--- Begin Dataset records ---

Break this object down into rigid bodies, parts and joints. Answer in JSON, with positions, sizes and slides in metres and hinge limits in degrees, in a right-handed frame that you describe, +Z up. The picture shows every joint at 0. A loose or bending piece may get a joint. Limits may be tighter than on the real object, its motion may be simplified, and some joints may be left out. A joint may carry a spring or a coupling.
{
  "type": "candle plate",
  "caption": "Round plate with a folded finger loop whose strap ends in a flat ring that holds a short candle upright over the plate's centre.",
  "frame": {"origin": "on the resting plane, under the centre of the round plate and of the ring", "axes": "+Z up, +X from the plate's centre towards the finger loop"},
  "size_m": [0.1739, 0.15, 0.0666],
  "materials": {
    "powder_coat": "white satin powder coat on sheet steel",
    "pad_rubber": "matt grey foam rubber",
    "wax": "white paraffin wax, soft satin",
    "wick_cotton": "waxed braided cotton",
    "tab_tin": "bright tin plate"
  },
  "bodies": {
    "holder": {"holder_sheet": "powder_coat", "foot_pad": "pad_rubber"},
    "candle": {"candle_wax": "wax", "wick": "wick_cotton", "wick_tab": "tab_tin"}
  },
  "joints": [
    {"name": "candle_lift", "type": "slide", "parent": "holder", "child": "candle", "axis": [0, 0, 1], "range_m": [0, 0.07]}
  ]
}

--- End Dataset records ---
--- Begin Dataset records ---

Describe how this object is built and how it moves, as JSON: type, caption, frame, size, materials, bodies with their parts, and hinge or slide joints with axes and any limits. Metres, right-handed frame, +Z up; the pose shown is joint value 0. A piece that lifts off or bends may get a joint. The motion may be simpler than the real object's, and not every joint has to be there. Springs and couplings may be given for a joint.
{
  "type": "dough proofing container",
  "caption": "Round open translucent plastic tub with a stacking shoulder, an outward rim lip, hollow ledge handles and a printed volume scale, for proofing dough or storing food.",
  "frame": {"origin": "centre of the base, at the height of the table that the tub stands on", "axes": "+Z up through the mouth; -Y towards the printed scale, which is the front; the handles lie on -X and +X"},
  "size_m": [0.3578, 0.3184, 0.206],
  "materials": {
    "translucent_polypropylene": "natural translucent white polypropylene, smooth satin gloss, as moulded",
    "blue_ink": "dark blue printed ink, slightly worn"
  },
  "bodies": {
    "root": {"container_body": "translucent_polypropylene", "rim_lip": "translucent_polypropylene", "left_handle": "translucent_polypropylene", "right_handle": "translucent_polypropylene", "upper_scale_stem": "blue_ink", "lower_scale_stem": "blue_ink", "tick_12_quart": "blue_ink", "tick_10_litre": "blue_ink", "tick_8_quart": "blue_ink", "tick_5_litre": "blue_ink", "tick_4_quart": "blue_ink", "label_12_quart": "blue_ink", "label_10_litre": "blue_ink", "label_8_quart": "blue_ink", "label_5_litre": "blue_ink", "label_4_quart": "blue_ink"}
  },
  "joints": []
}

--- End Dataset records ---
--- Begin Dataset records ---

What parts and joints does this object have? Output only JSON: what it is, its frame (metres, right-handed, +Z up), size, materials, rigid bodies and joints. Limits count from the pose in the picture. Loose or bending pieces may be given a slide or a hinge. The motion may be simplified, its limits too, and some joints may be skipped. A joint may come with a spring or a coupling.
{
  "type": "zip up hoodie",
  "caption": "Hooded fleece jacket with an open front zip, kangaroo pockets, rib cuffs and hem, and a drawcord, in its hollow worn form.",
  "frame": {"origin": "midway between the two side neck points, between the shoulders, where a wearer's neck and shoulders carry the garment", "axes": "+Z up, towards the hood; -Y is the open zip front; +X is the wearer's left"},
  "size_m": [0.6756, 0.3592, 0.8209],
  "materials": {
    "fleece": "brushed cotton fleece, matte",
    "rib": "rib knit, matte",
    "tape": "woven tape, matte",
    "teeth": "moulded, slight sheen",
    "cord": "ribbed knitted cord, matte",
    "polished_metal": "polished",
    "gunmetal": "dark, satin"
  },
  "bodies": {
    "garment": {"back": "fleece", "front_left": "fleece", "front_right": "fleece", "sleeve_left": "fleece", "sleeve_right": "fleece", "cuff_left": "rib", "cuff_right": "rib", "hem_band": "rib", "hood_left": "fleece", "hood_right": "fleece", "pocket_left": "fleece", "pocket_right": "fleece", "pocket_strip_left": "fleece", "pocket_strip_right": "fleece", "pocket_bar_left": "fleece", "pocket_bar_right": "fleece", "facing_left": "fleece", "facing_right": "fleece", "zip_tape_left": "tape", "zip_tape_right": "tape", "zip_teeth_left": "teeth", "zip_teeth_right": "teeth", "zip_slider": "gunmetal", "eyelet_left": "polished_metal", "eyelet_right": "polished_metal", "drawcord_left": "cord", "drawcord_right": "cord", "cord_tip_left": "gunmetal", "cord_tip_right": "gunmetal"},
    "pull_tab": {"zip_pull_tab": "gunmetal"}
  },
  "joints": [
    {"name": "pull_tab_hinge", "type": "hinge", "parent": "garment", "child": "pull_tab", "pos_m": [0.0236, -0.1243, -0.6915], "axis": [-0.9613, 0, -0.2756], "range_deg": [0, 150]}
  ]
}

--- End Dataset records ---

How many of these lines contain "from"? Write only the number.

2